When questioned about thoughts on government and peace, and plans for the future, Joseph responded that Hamas became more famous after the Israeli pullout and triumphing in elections, “but after the winning, there was a surprise. They couldn’t know how to work and go on with the new situation.” At present, Fatah is strong, internally. A dual theme that carried through our talk was the idea of courage to forget the past as well as vigor to take West Bank and Gaza and look forward--that, and settling the problem of Jerusalem. “The President of Palestine said he wants Jerusalem back. In the future, maybe we can settle this.” When asked if peaceful co-existence were possible, he answered, “If there is peace, we will live. There are no magical answers.”

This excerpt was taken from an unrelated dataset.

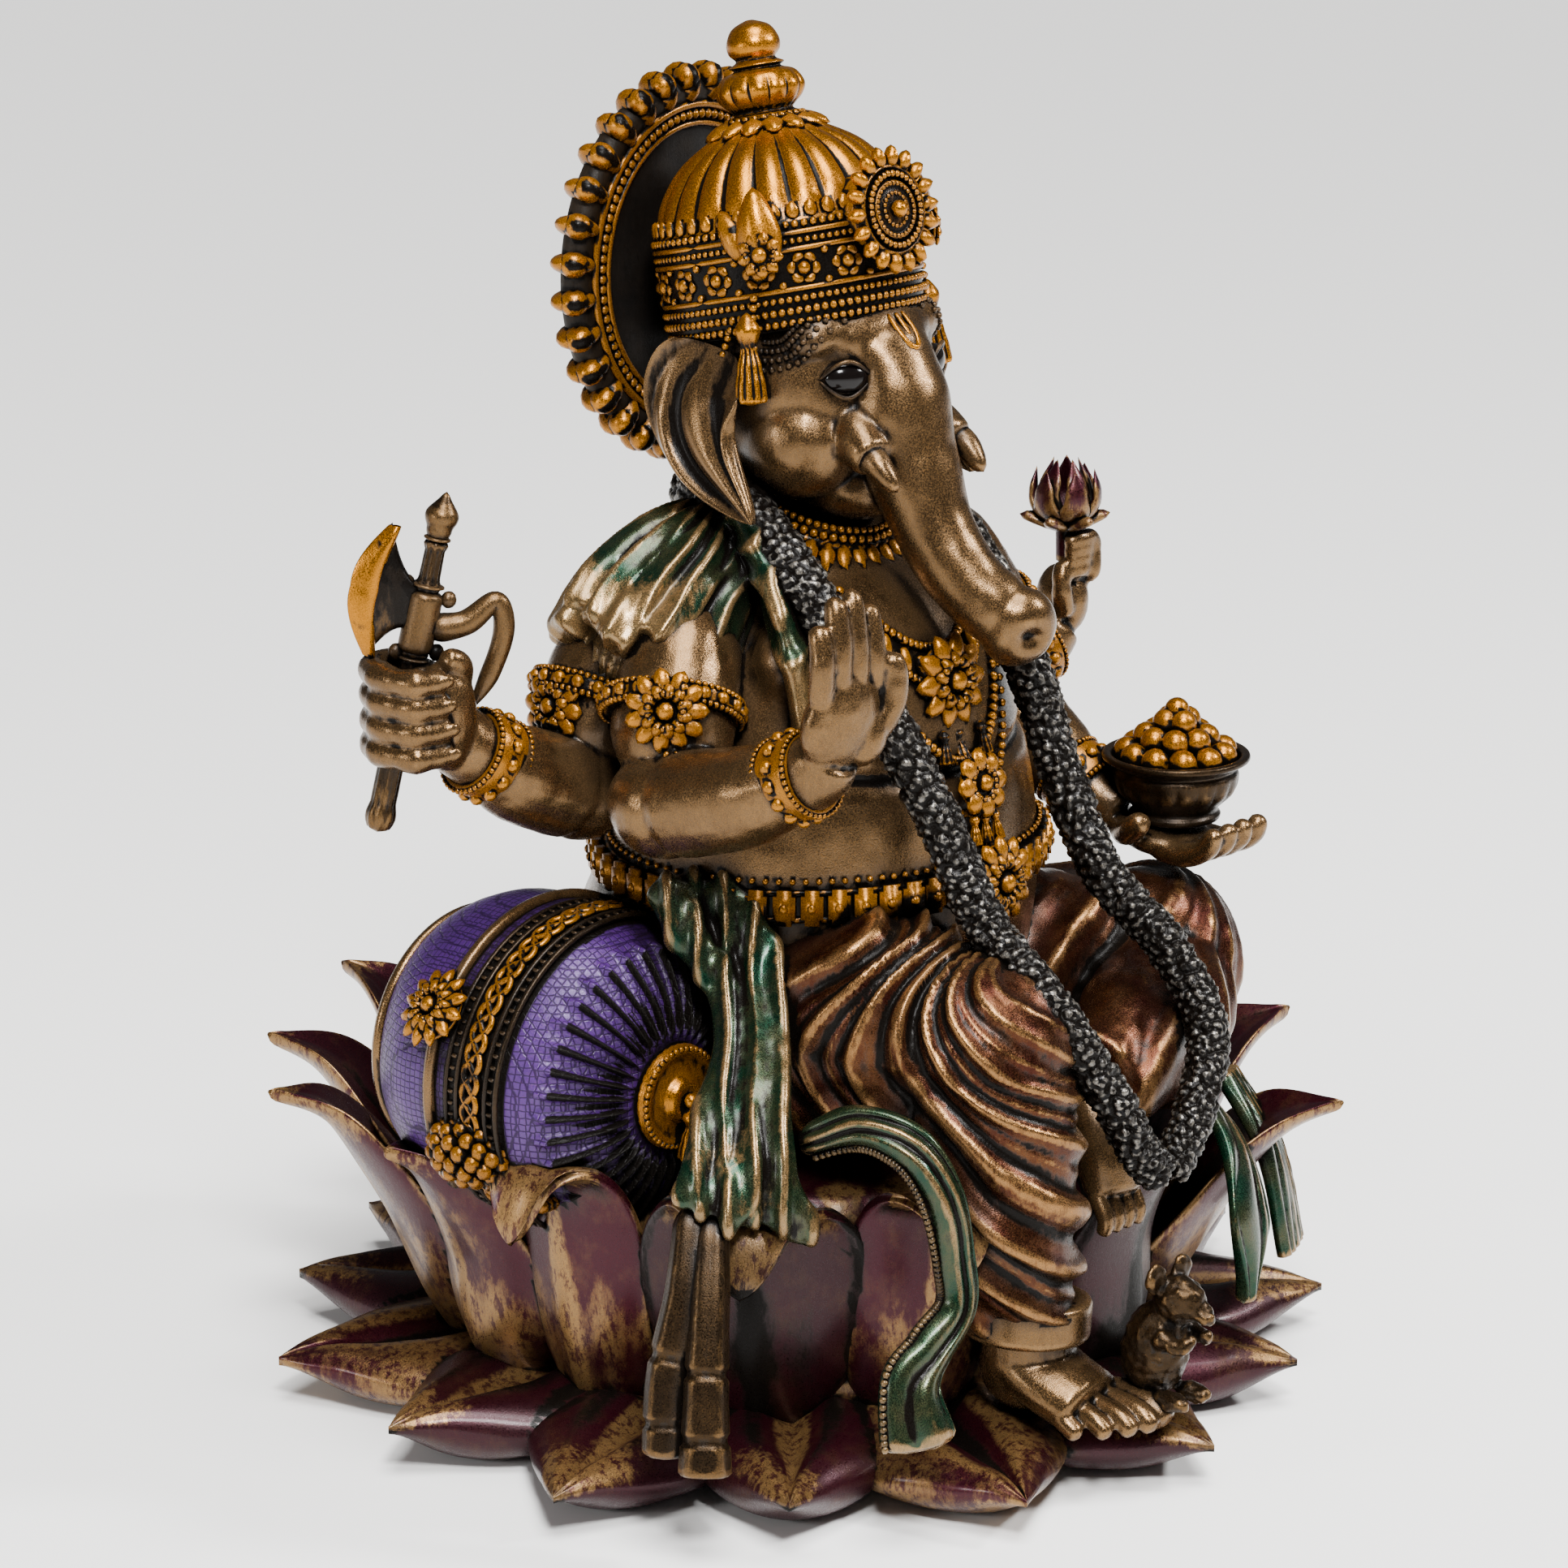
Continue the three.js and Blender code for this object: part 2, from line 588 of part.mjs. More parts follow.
function garland(grow) {
  const behind = [0, 15.5, 135];
  return tube(
    [...GARLAND_RIGHT, behind, ...GARLAND_LEFT],
    [GARLAND_RADIUS, GARLAND_RADIUS],
    grow,
    { sides: 6, steps: 38, thin: [0.05, 0.1, 1] },
  );
}

function band(at, facing, radius, width, grow) {
  return medal(at, facing, radius + BAND_THICKNESS, width, grow, 12);
}

function belt(grow) {
  const waist = GIRTH[2];
  const out = BAND_THICKNESS + grow;
  const shape = new THREE.Shape(ellipse(waist + out, waist * DEPTH_SHARE + out));
  const geometry = new THREE.ExtrudeGeometry(shape, { depth: BELT_WIDTH + 2 * grow, bevelEnabled: false });
  geometry.translate(0, SPINE[2][1], BELT_HEIGHT - BELT_WIDTH / 2 - grow);
  return solidOf(geometry);
}

function collar(grow) {
  return medal([0, -3, 137], [0, -0.45, 1], 14.5, 4, grow, 12);
}

function mouse(grow) {
  return fuse(
    ball([-3, -75, 21], [5.5, 5.5, 8.5], grow, 12),
    ball([-2, -78.5, 30], [3.8, 4.6, 4], grow, 0, 8),
    ball([-5, -77, 34], [2, 1.2, 2], grow, 0, 6),
    ball([1, -77, 34], [2, 1.2, 2], grow, 0, 6),
  );
}

const ROSETTES = [
  { name: 'chest_rosette', at: [0, -30, 114.5], facing: [0, -1, 0.15], radius: 6.4 },
  { name: 'breast_rosette', at: [0, -36.5, 100], facing: [0, -1, 0.3], radius: 5 },
  { name: 'belly_rosette', at: [0, -40, 85.5], facing: [0, -1, 0.05], radius: 6 },
  { name: 'front_armlet', at: [-43, -13.5, 115.5], facing: [-0.75, -0.62, 0.2], radius: 6.6 },
  { name: 'rear_armlet', at: [-44, 9, 112], facing: [-1, 0, 0.2], radius: 5.6 },
];

// ---------------------------------------------------------------- the castings, inner ones first
const CASTINGS = [
  ['lotus_base', 'maroon', lotusBase],
  ['lotus_seat', 'maroon', lotusSeat],
  ['torso', 'bronze', torso],
  ['head', 'bronze', head],
  ['right_leg', 'copper', rightLeg],
  ['left_leg', 'copper', leftLeg],
  ['right_foot', 'bronze', rightFoot],
  ['left_foot', 'bronze', leftFoot],
  ['crown', 'gold', crown],
  ['crown_finial', 'gold', crownFinial],
  ['crown_medallion', 'gold', crownMedallion],
  ['halo_rim', 'gold', haloRim],
  ['halo_disc', 'dark', haloDisc],
  ['right_ear', 'bronze', (grow) => ear(-1, grow)],
  ['left_ear', 'bronze', (grow) => ear(1, grow)],
  ['right_tusk', 'bronze', (grow) => tusk(-1, grow)],
  ['left_tusk', 'bronze', (grow) => tusk(1, grow)],
  ['axe', 'bronze', axe],
  ['lotus_bud', 'maroon', lotusBud],
  ['sweet_bowl', 'bronze', sweetBowl],
  ['sweets', 'gold', sweets],
  ['front_right_arm', 'bronze', frontRightArm],
  ['rear_right_arm', 'bronze', rearRightArm],
  ['front_left_arm', 'bronze', frontLeftArm],
  ['rear_left_arm', 'bronze', rearLeftArm],
  ['front_right_bracelet', 'gold', (grow) => band([-40.3, -36, 108.6], [0, 0.92, -0.32], 6.4, 5, grow)],
  ['rear_right_bracelet', 'gold', (grow) => band([-57.5, 9.2, 107], [-0.9, 0.12, 0.4], 6, 5, grow)],
  ['front_left_bracelet', 'gold', (grow) => band([43, -17.5, 89.2], [0, -0.82, -0.57], 6.2, 4.6, grow)],
  ['anklet', 'bronze', (grow) => band([-14.2, -59.5, 25.5], [0.08, 0.02, 1], 7.4, 5, grow)],
  ['garland', 'silver', garland],
  ['bolster', 'purple', bolster],
  ['shawl', 'green', shawl],
  ['side_drape', 'green', sideDrape],
  ['front_sash', 'green', frontSash],
  ['left_sash', 'green', leftSash],
  ['belt', 'gold', belt],
  ['collar', 'gold', collar],
  ...ROSETTES.map(({ name, at, facing, radius }) => [
    name, 'gold', (grow) => medal(at, facing, radius, ROSETTE_THICKNESS, grow),
  ]),
  ['mouse', 'bronze', mouse],
  ...UPPER_PETALS.map((petal, i) => [
    `petal_${String(i + 1).padStart(2, '0')}`, 'maroon', (grow) => upperPetal(petal, grow),
  ]),
];

function near(a, b) {
  const p = a.boundingBox();
  const q = b.boundingBox();
  return [0, 1, 2].every((i) => p.min[i] <= q.max[i] && q.min[i] <= p.max[i]);
}

const figurine = new THREE.Group();
const sockets = [];
for (const [name, material, make] of CASTINGS) {
  let casting = make(0);
  for (const socket of sockets) {
    if (near(casting, socket)) casting = casting.subtract(socket);
  }
  casting = mainBody(casting);
  figurine.add(meshOf(casting, name, MATERIALS[material]));
  sockets.push(make(GLUE_GAP));
}

export default figurine;
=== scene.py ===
# %% [markdown]
# # A seated elephant-headed deity, cold cast in bronze-filled resin
# The real thing is sculpted in wax, moulded in silicone and cast in resin that is full of bronze
# powder. Dark wax is rubbed into the hollows, the high spots are buffed bright, and some cloth,
# petals and jewels are tinted. So this file makes sculpted solids, works out where each one is
# hollow or proud, and lets one family of finishes read that.

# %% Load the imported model
import bpy
import bmesh
import math
import numpy as np
from mathutils import Euler, Matrix, Vector, noise
from mathutils.bvhtree import BVHTree


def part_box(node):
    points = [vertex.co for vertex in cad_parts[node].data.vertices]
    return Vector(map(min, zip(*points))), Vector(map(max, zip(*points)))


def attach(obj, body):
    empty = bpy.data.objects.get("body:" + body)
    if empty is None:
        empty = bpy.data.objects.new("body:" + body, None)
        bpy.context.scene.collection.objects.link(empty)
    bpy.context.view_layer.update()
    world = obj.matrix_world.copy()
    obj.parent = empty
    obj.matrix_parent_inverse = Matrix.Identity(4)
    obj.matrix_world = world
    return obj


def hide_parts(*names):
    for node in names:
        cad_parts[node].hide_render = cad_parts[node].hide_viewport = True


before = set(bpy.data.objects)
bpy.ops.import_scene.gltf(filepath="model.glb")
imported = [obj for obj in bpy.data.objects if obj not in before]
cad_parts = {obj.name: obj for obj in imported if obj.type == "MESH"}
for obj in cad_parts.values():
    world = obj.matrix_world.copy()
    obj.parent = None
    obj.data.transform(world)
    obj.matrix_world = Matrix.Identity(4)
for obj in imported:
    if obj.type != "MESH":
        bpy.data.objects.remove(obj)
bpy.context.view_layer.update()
MM = 0.001  # the pieces below are sculpted in millimetres
TAU = math.tau

# %% [markdown]
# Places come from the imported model: a point is asked for as a share of a casting's box.

# %% Places
def at(node, x=0.5, y=0.5, z=0.5):
    low, high = (Vector(corner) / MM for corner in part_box(node))
    return Vector(low[i] + (high[i] - low[i]) * share for i, share in enumerate((x, y, z)))


def size_of(node):
    return at(node, 1, 1, 1) - at(node, 0, 0, 0)


print("crown", at("crown"), size_of("crown"))

# %% [markdown]
# ## Camera, floor and light
# A long lens keeps the figure's proportions true. It looks slightly down from the figure's right.
# The floor and the world are pale, and three soft lamps draw long highlights on the metal.
# A broad light from above and in front, like a window, opens the shadows.

# %% Camera and light
def look(thing, target):
    thing.rotation_euler = (Vector(target) - thing.location).to_track_quat("-Z", "Y").to_euler()


camera = bpy.data.objects.new("camera", bpy.data.cameras.new("camera"))
camera.location = (-0.5485, -0.5115, 0.308)
camera.data.lens = 116.1
camera.data.sensor_width = 36
look(camera, (-0.00167, 0.00179, 0.0926))
bpy.context.scene.collection.objects.link(camera)
bpy.context.scene.camera = camera


def lamp(name, place, target, watts, width):
    made = bpy.data.objects.new(name, bpy.data.lights.new(name, "AREA"))
    made.location = place
    made.data.energy = watts
    made.data.size = width
    look(made, target)
    bpy.context.scene.collection.objects.link(made)


lamp("key", (-0.45, -0.55, 0.85), (0, 0, 0.1), 17, 0.2)
lamp("fill", (-0.9, 0.2, 0.3), (0, 0, 0.1), 2.5, 0.15)
lamp("rim", (0.45, -0.5, 0.6), (0, 0, 0.12), 7, 0.12)
sun = bpy.data.objects.new("window", bpy.data.lights.new("window", "SUN"))
sun.location = (-0.2, -0.5, 2.2)
sun.data.energy = 4.8
sun.data.angle = 0.5
look(sun, (0, 0, 0))
bpy.context.scene.collection.objects.link(sun)
world = bpy.data.worlds.new("studio")
world.use_nodes = True
world.node_tree.nodes["Background"].inputs["Color"].default_value = (1, 1, 1, 1)
world.node_tree.nodes["Background"].inputs["Strength"].default_value = 0.14
bpy.context.scene.world = world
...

On a grander scale, life for Joseph resonates with that of all of humanity. Alongside life’s challenges, goals include marriage one day (within one’s faith)—“after being established in life, with an apartment and money to get married.” Joseph has been busy with study (attaining his American CMA [Certified Management Accountant]) and work at the bank. When time permits, he enjoys dancing, reading, swimming and communicating with “mates” [friends] online via webcam, which I sadly don’t own and couldn’t reciprocate. This was one of the misconceptions Joseph wanted to clear up—“people outside [thinking] we are not up to date with technology and everything in the world.” Another point for correction is the idea that [people think] “all Palestinians are terrorists.” Joseph suggested the media was sometimes responsible for this.

As the dialogue neared its end, there was one more thing I wanted to know. In a land smothered with so many borders and boundaries and ancient names, amidst them all—how did he grasp his own identity? Which came first, second, last, etc.? Joseph answered my plea with this: “I see myself as Arab Christian first, human being second, and Palestinian, third.”